I was having an out-of-body experience. I had accidentally discovered what seemed to me the perfect Twitter persona, an alter ego not unlike Robin Cooper of the Timewaster Letters, officious, pedantic, keen to butt in and correct people, but relentlessly getting the wrong end of the stick. With every repetition, the joke just seemed to get funnier.
So here are some of the tweets, with each one showing a link to the above video:
Tweeter: Gravity … What a movie!!!!…. Once in a lifetime experience…. Don’t miss it… Watch it in 3D only
The Other Me: Why is everyone raving about this movie? I looked on youtube and it’s just some story about rabbits.
Tweeter: Saw #Gravity last night – stunning visually – not much there story-wise. $31 for two people. This is why I don’t go to movies very often.
The Other Me: Yes, and all I saw was a thing about rabbits.
Tweeter: It’s not just a movie. It’s an experience.
The Other Me: Is that what you call an experience – watching bunny rabbits. Maybe you should get out more.
Tweeter: All I have to say about Gravity the movie is Woww. Such a great movie-watching experience.
The Other Me: That’s funny. I saw Grabbity and I thought the plot was a bit thin.
Tweeter: Have heard two people complain about the end of Gravity and then propose an alternate really ridiculous ending.
The Other Me: Yes, I think they should have had fewer rabbits at the end.
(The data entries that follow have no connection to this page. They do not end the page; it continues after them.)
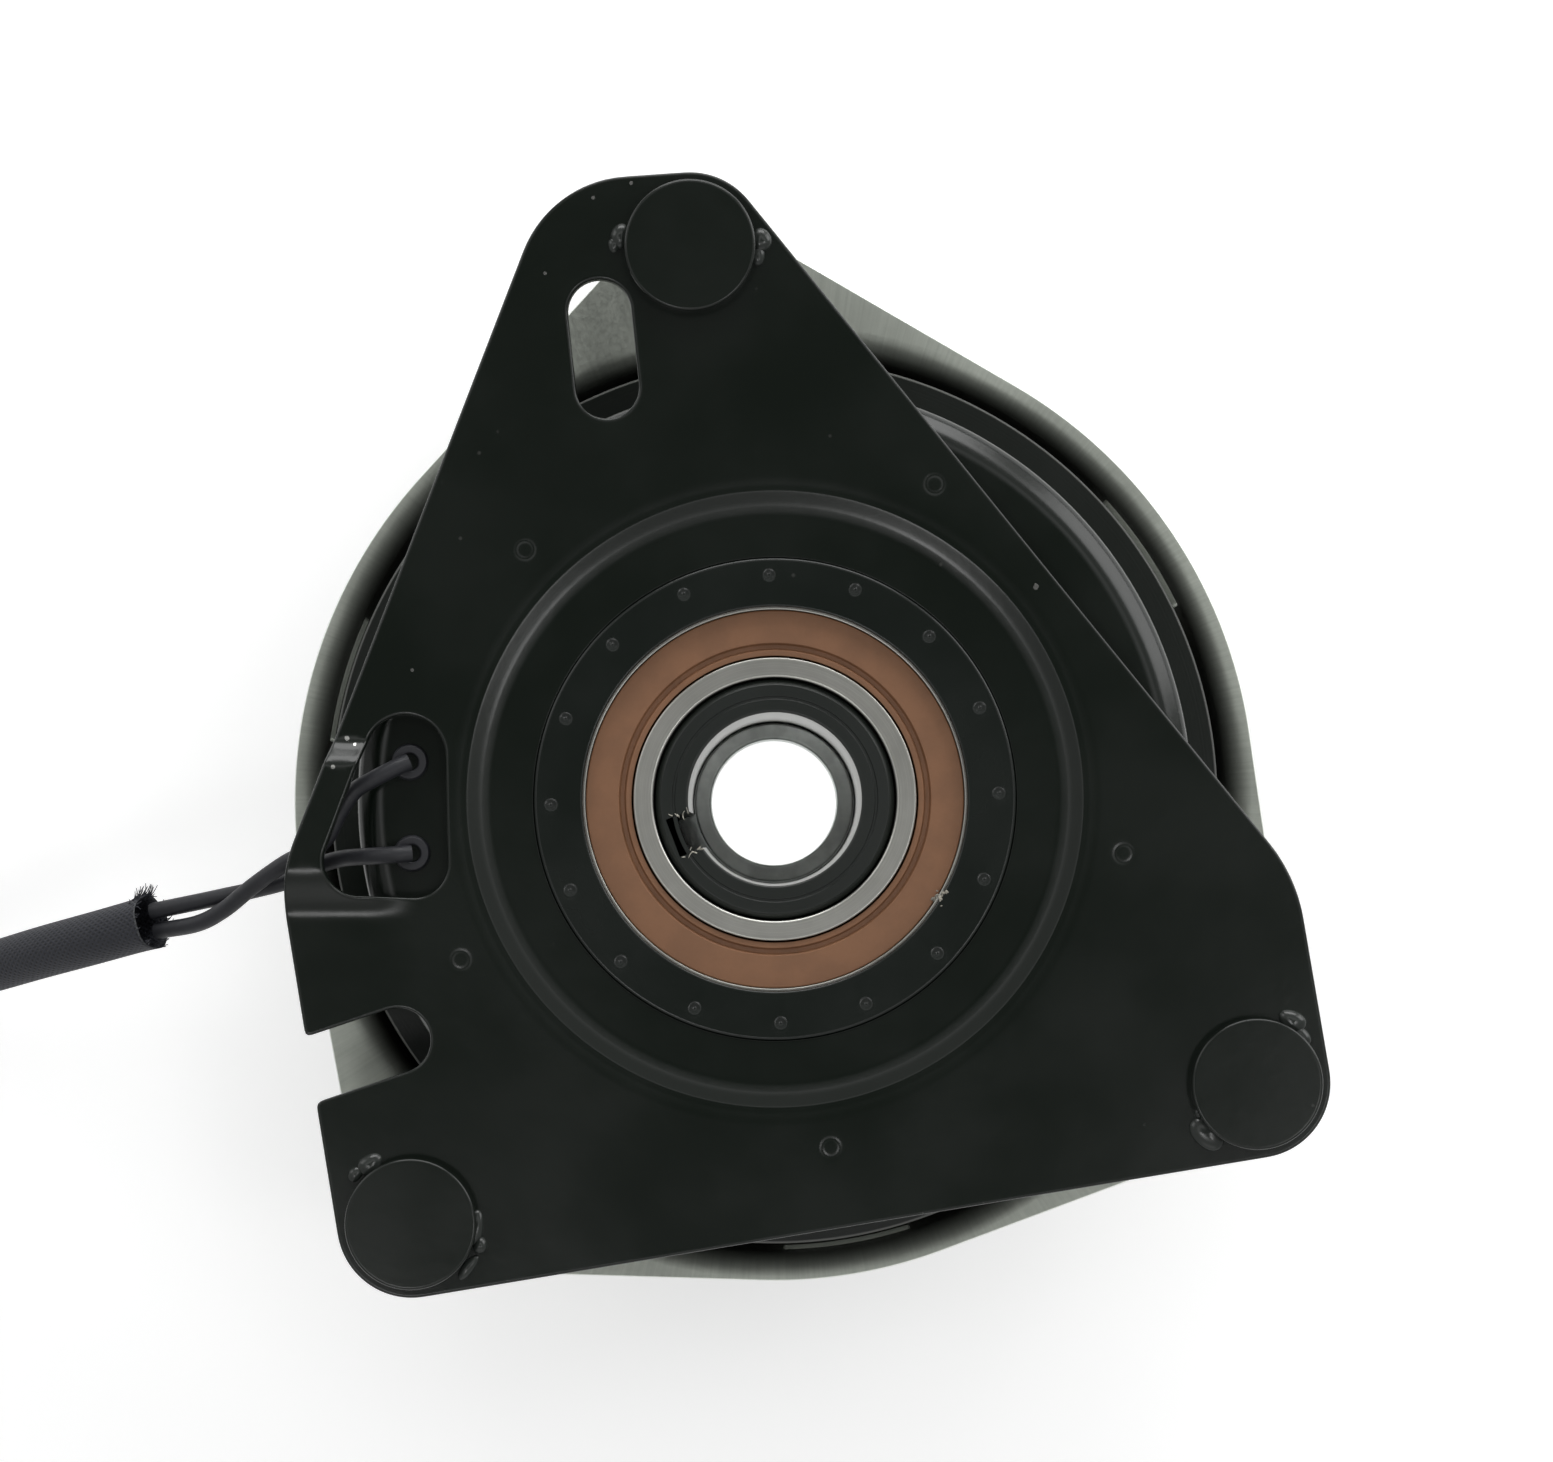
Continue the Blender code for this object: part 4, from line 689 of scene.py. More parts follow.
def drawn_steel(name, slot, color, roughness, lines=150.0):
    """Pressed steel drawn through a die: satin grain, faint long marks, painted shade over the bend and
    wall, and a painted highlight at marked edges.
    """
    look, tree, shader = new_look(name, slot, color, roughness, 0.8)
    spot = from_shaft(tree)
    away = vector_math(tree, "LENGTH", vector_math(tree, "MULTIPLY", spot, (1.0, 1.0, 0.0)))
    marks = use(tree, DRAWING, spot, Lines=lines, Stretch=30.0)
    stain = use(tree, GRAIN, spot, Scale=45.0)
    satin = use(tree, GRAIN, spot, Scale=1400.0)
    tone = math(tree, "ADD", math(tree, "MULTIPLY", marks, 0.35), math(tree, "MULTIPLY", stain, 0.65))
    shade = tuple(c * 0.74 for c in color)
    rubbed = mixed(tree, ramp(tree, tone, 0.30, 0.70), shade, color)
    # Painted shade: the colour darkens from the flange's bend inwards, down the wall and lip under the
    # plate.
    bend_painted_shade = tuple(c * 0.40 for c in color)
    plain = mixed(tree, ramp(tree, away, 76.2 * MM, 80.4 * MM), bend_painted_shade, rubbed)
    edge = add(tree, "ShaderNodeAttribute", attribute_name="edge", attribute_type="GEOMETRY").outputs["Fac"]
    # Painted highlight: marked edges turn nearly white.
    tree.links.new(mixed(tree, edge, plain, (0.92, 0.95, 0.90)), shader.inputs["Base Color"])
    dullness = ramp(tree, satin, 0.3, 0.7, roughness - 0.04, roughness + 0.08)
    tree.links.new(dullness, shader.inputs["Roughness"])
    bump(tree, shader, math(tree, "ADD", satin, math(tree, "MULTIPLY", marks, 0.4)), 0.25, 0.00003)
    return look


def plain_grain(name, slot, color, roughness, metallic=0.0, scale=700.0, strength=0.3, mottled=0.75):
    """A finish whose colour and roughness vary a little in fine grain."""
    look, tree, shader = new_look(name, slot, color, roughness, metallic)
    spot = from_shaft(tree)
    fine = use(tree, GRAIN, spot, Scale=scale)
    broad = use(tree, GRAIN, spot, Scale=scale / 9)
    shade = tuple(c * mottled for c in color)
    tree.links.new(mixed(tree, ramp(tree, broad, 0.35, 0.65), shade, color), shader.inputs["Base Color"])
    dullness = ramp(tree, fine, 0.3, 0.7, roughness - 0.05, roughness + 0.08)
    tree.links.new(dullness, shader.inputs["Roughness"])
    bump(tree, shader, fine, strength, 0.00005)
    return look


PULLEY_PAINT = black_paint("pulley_paint", roughness=0.34, turned=0.6)
HUB_BLACK = black_paint(
    "hub_black", roughness=0.36, turned=1.0, mark_spread=(-1.0, 0.0), tint=(0.0045, 0.0072, 0.0052)
)
ARMATURE_STEEL = turned_steel("armature_steel", "drawn_steel", (0.34, 0.34, 0.33), 0.38, 2500.0)
RING_STEEL = turned_steel("ring_steel", "ground_steel", (0.53, 0.53, 0.49), 0.33, 9000.0)
# Painted light: the bush is coloured paler than its steel, to stand in for light deep down the bore.
BRIGHTENED_BUSH_STEEL = plain_grain("bush_steel_painted_light", "drawn_steel", (0.84, 0.88, 0.85), 0.46, 0.7, 1500.0)
SPRING_STEEL = plain_grain("spring_steel", "spring_steel", (0.27, 0.27, 0.26), 0.34, 1.0, 900.0)
ZINC = plain_grain("zinc_plate", "zinc_plate", (0.60, 0.58, 0.50), 0.33, 1.0, 1200.0)
SEAL_RUBBER = plain_grain("seal_rubber", "brown_rubber", (0.222, 0.104, 0.049), 0.55, 0.0, 1500.0, 0.3, 0.88)
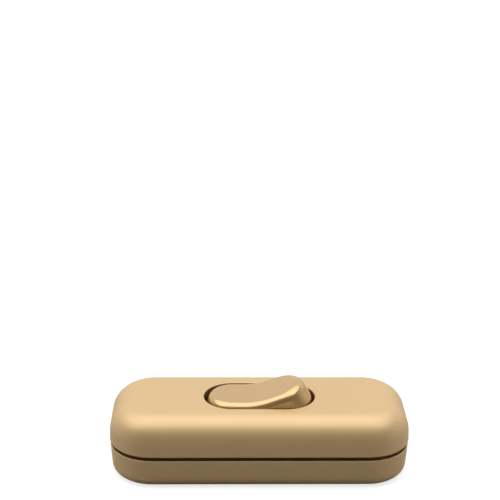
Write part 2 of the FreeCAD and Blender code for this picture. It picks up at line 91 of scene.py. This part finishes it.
# Spring in the rocker's stem, mm; its bottom and top count from the hinge, along the stem
HINGE_HEIGHT = 11.2
ROCKER_TILT = math.radians(10.0)
SPRING_BOTTOM = -1.58
SPRING_TOP = 1.98
SPRING_RADIUS = 1.28
SPRING_WIRE = 0.4
SPRING_TURNS = 5
CLOSED_TURNS = 0.75
CLOSED_PITCH = 1.04 * SPRING_WIRE
TURN_STEPS = 32
WIRE_SIDES = 10

# Colours, linear
CASE_COLOUR = (0.69, 0.475, 0.232)
ROCKER_COLOUR = (0.56, 0.36, 0.15)
GOLD_SHEEN = (1.0, 0.82, 0.60)
PALE_SHEEN = (1.0, 0.90, 0.76)
INNER_PLASTIC_COLOUR = (0.62, 0.60, 0.54)
BRASS_COLOUR = (0.78, 0.56, 0.24)
SILVER_COLOUR = (0.86, 0.86, 0.84)
ZINC_COLOUR = (0.60, 0.61, 0.63)
SPRING_COLOUR = (0.42, 0.43, 0.45)
# Painted shade for the faces inside the seam and under the rim of the rocker's opening
SHADE_PAINT_COLOUR = (0.22, 0.12, 0.03)
FLOOR_SEEN = (0.45, 0.45, 0.45)
FLOOR_MIRRORED = (0.62, 0.60, 0.58)
FLOOR_BOUNCE = (0.06, 0.055, 0.045)
WHITE = (1.0, 1.0, 1.0)

# Mottle and grain of every surface
MOTTLE_MM = 6.0
MOTTLE_DETAIL = 3
GRAIN_DETAIL = 2
ROUGHNESS_SPREAD = 0.05

SURFACES = {
    # The case's colour carries painted shade inside the seam and under the opening's rim
    "case_gold": dict(colour=CASE_COLOUR, roughness=0.43, metallic=0.23, specular=1.0,
                      sheen_tint=PALE_SHEEN, grain_mm=0.25, gap_shade_paint=SHADE_PAINT_COLOUR),
    "rocker_gold": dict(colour=ROCKER_COLOUR, roughness=0.22, metallic=0.55, specular=1.0,
                        sheen_tint=GOLD_SHEEN, lacquer=0.6, variation=0.02, grain_mm=0.8,
                        grain_depth_mm=0.001),
    "inner_plastic": dict(colour=INNER_PLASTIC_COLOUR, roughness=0.5, grain_mm=0.5),
    "brass": dict(colour=BRASS_COLOUR, roughness=0.3, metallic=1.0, grain_mm=0.4,
                  grain_depth_mm=0.003),
    "silver_contact": dict(colour=SILVER_COLOUR, roughness=0.2, metallic=1.0, grain_mm=0.2,
                           grain_depth_mm=0.002),
    "screw_steel": dict(colour=ZINC_COLOUR, roughness=0.32, metallic=1.0),
    "spring_steel": dict(colour=SPRING_COLOUR, roughness=0.28, metallic=1.0, grain_mm=0.2,
                         grain_depth_mm=0.001),
}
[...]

It was very ridiculous.
Tweeter: Gravity is the weirdest movie.
The Other Me: Yes, very weird. What were those rabbits doing in space anyway?
Tweeter: Cool article on how industrial robots were used to film Hollywood blockbuster Gravity.
The Other Me: You said ‘robots’. I think you meant rabbits. Rabbits were used in the filming.
Tweeter: Gravity rocks or sucks?
The Other Me: Grabbity rocks!
Tweeter: Gravity is basically 90 minutes of somebody not grabbing onto something, but then grabbing onto something else. Then repeat.
The Other Me: Grabbity’s much more interesting. It’s got a wok in it.
….and so on.
I had had my eureka moment. I typed furiously with tears in my eyes. And just as suddenly as Twitter had opened a door for me, the door was suddenly slammed shut. “Your account has been suspended,” it said. This was the hi-tech equivalent of euthenasing a mad dog. My alter-ego’s funny streak was at an end.
To reactivate my Twitter account, I had to make an undertaking to keep to the straight-and-narrow – no more unsolicited interjections. I must restrict myself to either, “Look at our fabulous new product” or “I’m brushing my teeth”.
Pity, that. I was just starting to enjoy myself.